Abstract:
This thesis critiques the representations, and lacunas in representation, of
teenage girls’ sexual desires in a selection of young adult (YA) novels written
since the turn of the millenium, considering their contributions either to a
necessary opening up of a cultural discourse of girls’ desire, or to the prevalent
dangerous silencing of such a discourse. It takes as a point of departure the
perspective that, to the extent that YA fiction engages with that which is sexy
about sex, it is an ideal safe, private space for girls’ exploration of their sexual
subjectivities.
Through critical analysis informed by interdisciplinary and cross-disciplinary
perspectives, as well as by autoethnographic life writing, the research uncovers a
marked tendency for YA fiction to construct girls’ desire as doubly wrong: girls
are most commonly represented not only as the wrong gender for desire, but
also as having individual particularities that are wrong for desire. Thus South
African heroines are constructed as inhabiting the wrong country for desire,
their desires inextricably linked to violence. Bisexual heroines are constructed as
liking the wrong objects of desire, their desires desexualized, monosexualized,
and submerged under essentialist stereotype. And conspicuous-breasted girls
who experienced puberty early are constructed as possessing the wrong bodies
for desire, representation of them among YA heroines largely an inhospitable
absence.
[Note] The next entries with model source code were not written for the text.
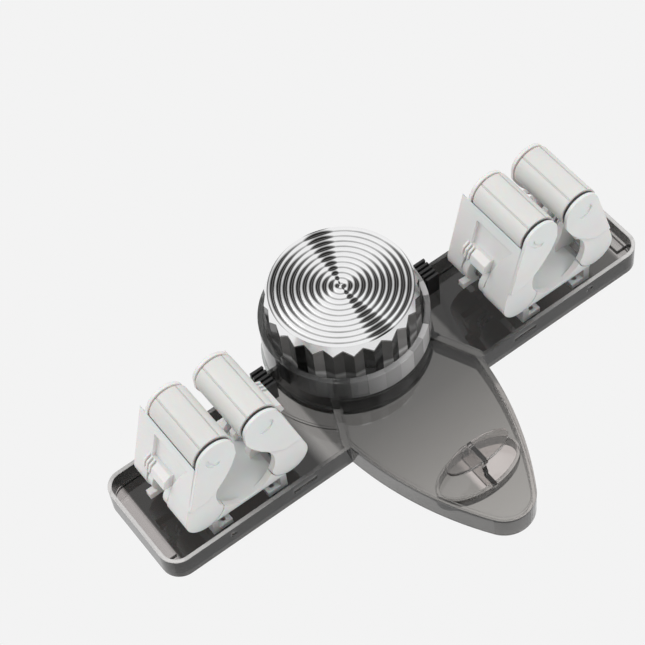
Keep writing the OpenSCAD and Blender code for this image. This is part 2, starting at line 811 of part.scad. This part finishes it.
// Crescent pressed into the hump of the near plate.
module dimple() {
    translate([roller_x, roller_n]) intersection() {
        difference() {
            circle(0.55 * roller_r);
            translate([-0.15 * roller_r, 0.15 * roller_r]) circle(0.55 * roller_r);
        }
        rotate(-45) translate([0, -0.4 * roller_r]) square([2 * roller_r, 0.8 * roller_r]);
    }
}

module roller(s, c) color("#dededc") jaw_place(s, c) profile(roller_t0, roller_t1)
    translate([roller_x, roller_n]) difference() {
        circle(roller_r);
        circle(axle_r + pin_play);
        for (k = [-1, 1, 5, 7]) rotate(90 + 30 * k) translate([roller_r, 0])
            square([2 * groove, 2 * groove], center = true);
    }

module jaw_pin(s, c) color("#a9abad") jaw_place(s, c)
    profile(pin_t0, pin_t1 - pin_end) translate([pivot_x, pivot_n]) circle(pin_r);

module roller_pin(s, c) color("#a9abad") jaw_place(s, c)
    profile(axle_t0, axle_t1) translate([roller_x, roller_n]) circle(axle_r);

// Torsion spring

// Its coil runs from the leg on the base at angle a0 to the leg on the flank at angle a1.
spring_a0 = -70;
spring_a1 = lean + 360 * curls;
spring_rings = 14 * curls + 2;
function curl_point(f) = let (a = spring_a0 + f * (spring_a1 - spring_a0)) [
    pivot_x + curl_r * cos(a),
    -pivot_n - curl_r * sin(a),
    -spring_t0 - f * curls * curl_pitch];
function leg_point(a, d) = [-d * sin(a), -d * cos(a), 0];
spring_path = concat(
    [for (d = [base_leg, wire_d]) curl_point(0) - leg_point(spring_a0, d)],
    [for (k = [0:spring_rings]) curl_point(k / spring_rings)],
    [for (d = [wire_d, jaw_leg]) curl_point(1) + leg_point(spring_a1, d)]);

// Six-sided tube along a path.
module wire(path, r) {
    n = len(path);
    dirs = [for (k = [0:n - 1])
        let (v = path[min(k + 1, n - 1)] - path[max(k - 1, 0)]) v / norm(v)];
    points = [for (k = [0:n - 1])
        let (u0 = cross(dirs[k], [0, 0, 1]), u = u0 / norm(u0), w = cross(dirs[k], u))
        for (j = [0:5]) path[k] + r * (cos(60 * j) * u + sin(60 * j) * w)];
    faces = concat(
        [[for (j = [0:5]) j]],
        [for (k = [0:n - 2], j = [0:5]) [6 * k + j, 6 * k + 6 + j, 6 * k + (j + 1) % 6]],
        [for (k = [0:n - 2], j = [0:5]) [6 * k + (j + 1) % 6, 6 * k + 6 + j, 6 * k + 6 + (j + 1) % 6]],
        [[for (j = [5:-1:0]) 6 * (n - 1) + j]]);
    polyhedron(points, faces);
}

module jaw_spring(s, c) color("#a7a9ab") jaw_place(s, c) wire(spring_path, wire_d / 2);

body_shell();
side_block(-1);  // side_block_left
side_block(1);  // side_block_right
utility_hook();
clip_screws();
suction_cup();
stud();
stud_locknut();
thrust_washer();
knob_nut();
knob_body();
knob_cap();
clip_base(-1);  // clip_base_left
clip_base(1);  // clip_base_right
jaw(-1, -1);  // jaw_left_outer
jaw(-1, 1);  // jaw_left_inner
jaw(1, -1);  // jaw_right_inner
jaw(1, 1);  // jaw_right_outer
roller(-1, -1);  // roller_left_outer
roller(-1, 1);  // roller_left_inner
roller(1, -1);  // roller_right_inner
roller(1, 1);  // roller_right_outer
jaw_pin(-1, -1);  // jaw_pin_left_outer
jaw_pin(-1, 1);  // jaw_pin_left_inner
jaw_pin(1, -1);  // jaw_pin_right_inner
jaw_pin(1, 1);  // jaw_pin_right_outer
roller_pin(-1, -1);  // roller_pin_left_outer
roller_pin(-1, 1);  // roller_pin_left_inner
roller_pin(1, -1);  // roller_pin_right_inner
roller_pin(1, 1);  // roller_pin_right_outer
jaw_spring(-1, -1);  // jaw_spring_left_outer
jaw_spring(-1, 1);  // jaw_spring_left_inner
jaw_spring(1, -1);  // jaw_spring_right_inner
jaw_spring(1, 1);  // jaw_spring_right_outer
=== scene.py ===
import math

import bpy
from mathutils import Matrix, Vector


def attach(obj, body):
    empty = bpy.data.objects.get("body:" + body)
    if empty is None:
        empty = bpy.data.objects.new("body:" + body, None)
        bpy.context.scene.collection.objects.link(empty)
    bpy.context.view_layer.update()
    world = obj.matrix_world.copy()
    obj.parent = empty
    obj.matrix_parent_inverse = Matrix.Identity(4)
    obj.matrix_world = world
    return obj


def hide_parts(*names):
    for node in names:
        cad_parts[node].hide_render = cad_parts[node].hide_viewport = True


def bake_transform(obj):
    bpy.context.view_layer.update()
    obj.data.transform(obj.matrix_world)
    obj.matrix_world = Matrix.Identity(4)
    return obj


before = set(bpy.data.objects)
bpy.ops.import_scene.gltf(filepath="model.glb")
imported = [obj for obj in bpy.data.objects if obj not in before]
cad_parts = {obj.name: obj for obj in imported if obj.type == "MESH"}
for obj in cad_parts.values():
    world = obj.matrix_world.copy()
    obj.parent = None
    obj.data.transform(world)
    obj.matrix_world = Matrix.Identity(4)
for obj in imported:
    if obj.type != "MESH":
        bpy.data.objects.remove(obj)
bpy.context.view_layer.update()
MM = 0.001
TAGS = ("left_outer", "left_inner", "right_inner", "right_outer")

# Camera, fitted to the outlines in the photograph. Its focal length is in image widths.
CAMERA_POS = Vector((-0.24183, -0.68513, -0.39852))
CAMERA_RIGHT = Vector((0.79842, 0.08025, -0.59673))
CAMERA_UP = Vector((0.5293, -0.56595, 0.63209))
IMAGE_WIDTH = 645
FOCAL = 2034.45 / IMAGE_WIDTH
SENSOR = 36.0
CLIP_NEAR = 0.05
CLIP_FAR = 20

# Pale backdrop of the photograph, as the camera sees it, and the strength of the light from all around.
BACKDROP = (0.896, 0.896, 0.896, 1)
AROUND_STRENGTH = 0.80

# Floor: half its side and its height, in metres.
FLOOR_HALF = 4.0
FLOOR_Z = -0.8
FLOOR_COLOUR = (0.86, 0.86, 0.86, 1)
FLOOR_ROUGHNESS = 0.9

# Clear plastics: index of refraction, level of their highlights, and the body's share of clearness.
ACRYLIC_IOR = 1.49
ACRYLIC_SPECULAR = 0.4
BODY_CLEARNESS = 0.96

# Most values of a noise lie between these two.
NOISE_LOW = 0.3
NOISE_HIGH = 0.7
BUMP_DETAIL = 2
EDGE_SAMPLES = 4

# How sharply one paint gives way to the next on the body and the disc.
SHARP = 0.1 * MM

# Clip, in mm: its middle along the arm, then pins as (across from that middle, out from the wall).
CLIP_X = 76.7
JAW_PIN = (19.7, 21.5)
ROLLER_PIN = (10.4, 55.9)
LEAN = math.atan2(JAW_PIN[0] - ROLLER_PIN[0], ROLLER_PIN[1] - JAW_PIN[1])

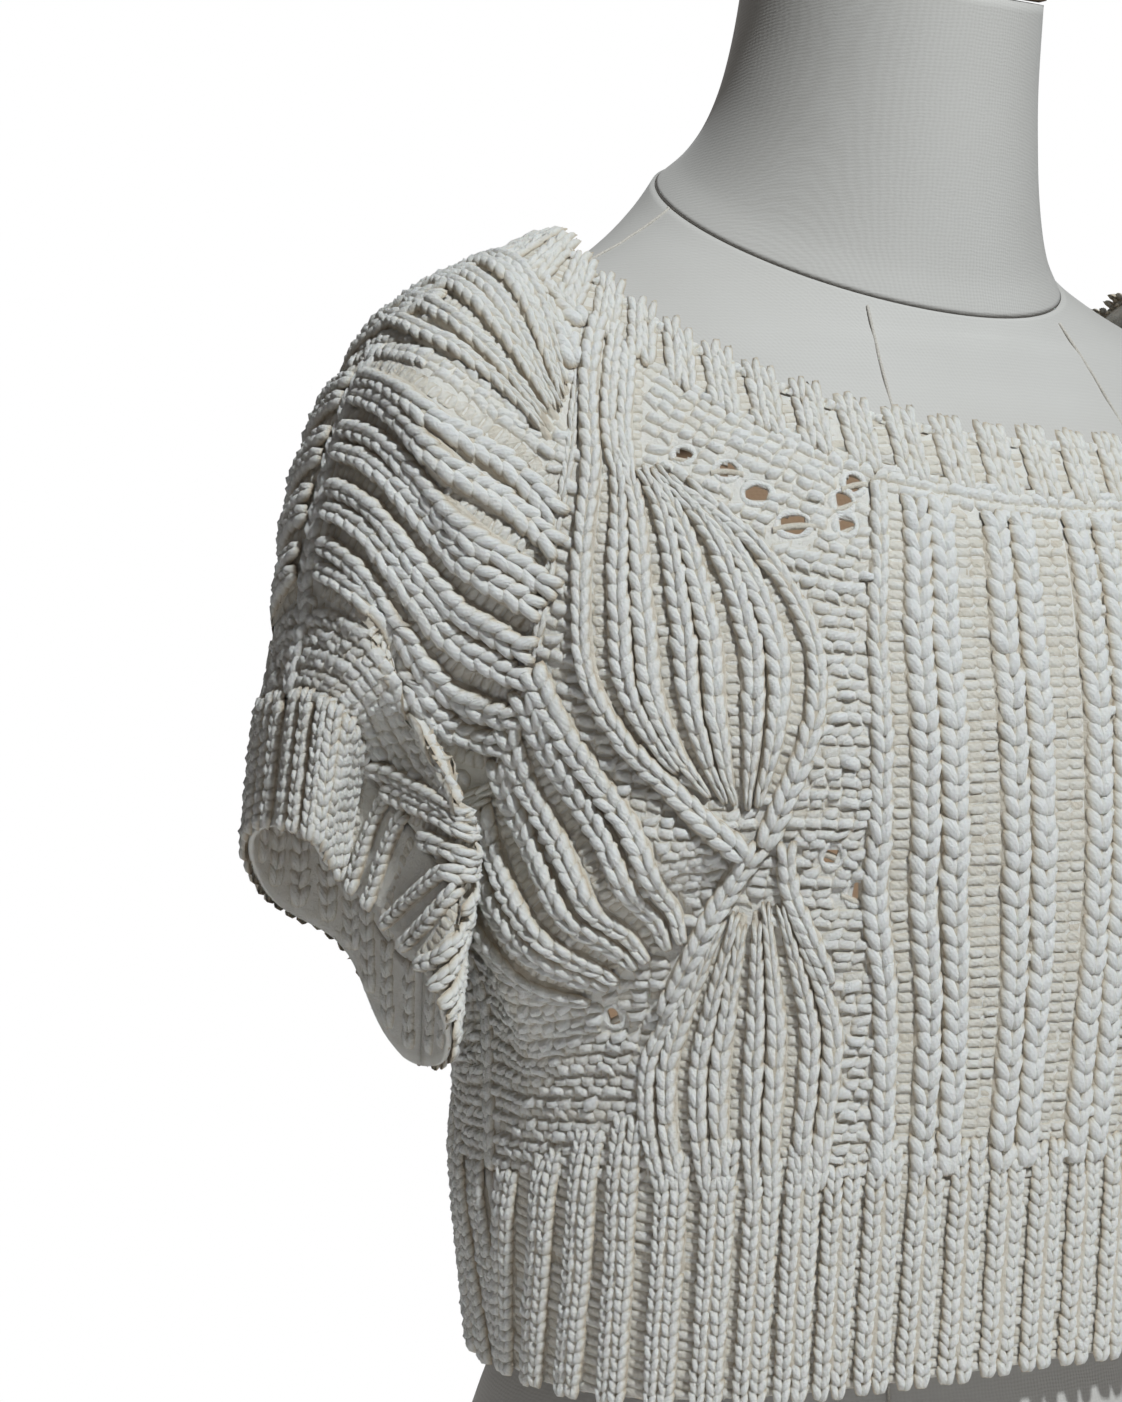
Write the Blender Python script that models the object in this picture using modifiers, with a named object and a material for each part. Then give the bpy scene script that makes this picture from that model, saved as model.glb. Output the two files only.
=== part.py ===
"""A cropped, short-sleeved chunky knit sweater on a limbless dress form.

Metres, +Z up, front towards -Y. The origin is the centre of the form's base, on the table.
Every piece of cloth is an open surface worked out from a table of rows, then given its
thickness with Solidify. A row runs from a seam edge to a middle point as one smooth arc.
"""

import math

import bmesh
import bpy
import numpy as np

# Driving sizes
CLOTH = 0.003  # wall of the knitted panels
SEAM_GAP = 0.0007  # between two pieces at a seam
UNDERARM_GAP = 0.0030  # between a sleeve and the body where four pieces meet
BAND_WIDTH = 0.016  # neckband, from its seam to its free edge
BASE_RADIUS = 0.130
BASE_HEIGHT = 0.030
CAP_HEIGHT = 0.012
CONTACT_GAP = 0.0003  # between stacked pieces of the form

# Facets
ACROSS = 22  # quads across a panel
RAGLAN = 15  # quads up a raglan seam
ROUND = 36  # quads round the form

# The sweater's body, one row for each height. The edge is the side seam up to the underarm and
# the raglan seam above it. Each row has the edge, the middle point, and the way the arc leaves
# the edge (lead), all for the side at +X. The middle arrives square to the centre line.
FRONT = {
    #            hem    seam            under
    "edge_x": [0.134, 0.140, 0.141, 0.156, 0.159, 0.158, 0.154, 0.147, 0.141, 0.134, 0.128],
    "edge_y": [0.000, 0.000, 0.000, 0.000, -0.030, -0.052, -0.061, -0.060, -0.054, -0.046, -0.039],
    "edge_z": [0.229, 0.290, 0.335, 0.376, 0.404, 0.436, 0.469, 0.502, 0.522, 0.540, 0.551],
    "lead_x": [0.000, 0.000, 0.000, 0.000, -0.016, -0.030, -0.038, -0.038, -0.034, -0.028, -0.022],
    "lead_y": [-0.064, -0.068, -0.072, -0.070, -0.054, -0.042, -0.032, -0.030, -0.032, -0.036, -0.038],
    "lead_z": [-0.006, 0.000, 0.000, 0.000, -0.004, -0.012, -0.018, -0.024, -0.028, -0.032, -0.034],
    "mid_y": [-0.108, -0.114, -0.119, -0.124, -0.126, -0.126, -0.124, -0.121, -0.118, -0.114, -0.111],
    "mid_z": [0.238, 0.298, 0.335, 0.372, 0.400, 0.426, 0.448, 0.468, 0.480, 0.490, 0.497],
}
BACK = {
    "edge_x": FRONT["edge_x"],
    "edge_y": [0.000, 0.000, 0.000, 0.000, 0.030, 0.050, 0.060, 0.063, 0.060, 0.055, 0.049],
    "edge_z": FRONT["edge_z"],
    "lead_x": [0.000, 0.000, 0.000, 0.000, -0.016, -0.030, -0.038, -0.040, -0.038, -0.034, -0.030],
    "lead_y": [0.060, 0.062, 0.064, 0.062, 0.048, 0.036, 0.028, 0.026, 0.028, 0.032, 0.034],
    "lead_z": [0.000, 0.000, 0.000, 0.000, 0.000, 0.000, -0.002, -0.004, -0.006, -0.007, -0.007],
    "mid_y": [0.104, 0.109, 0.111, 0.113, 0.115, 0.117, 0.118, 0.117, 0.114, 0.110, 0.106],
    "mid_z": [0.228, 0.290, 0.330, 0.370, 0.404, 0.438, 0.470, 0.498, 0.518, 0.536, 0.548],
}
MIDDLE_REACH = 0.074  # how far a body arc runs square to the centre line
HEM_ROWS, UNDERARM_ROW, NECK_ROW = 1, 3, 10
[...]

The research supports, however, the contention that spaces for the liberation of
a genuine discourse of girls’ desire may be found in lesbian-focussed stories that
hold themselves apart from the patriarchy of compulsory heterosexuality; and it
finds that such spaces may also be carved out by heroines who interrogate their
own desires in thoughtful, nuanced ways and, especially, by the exceptional few
stories that engage with that which is sexy about sex, and thus open a discourse
of desire through the direct evocation of desire itself.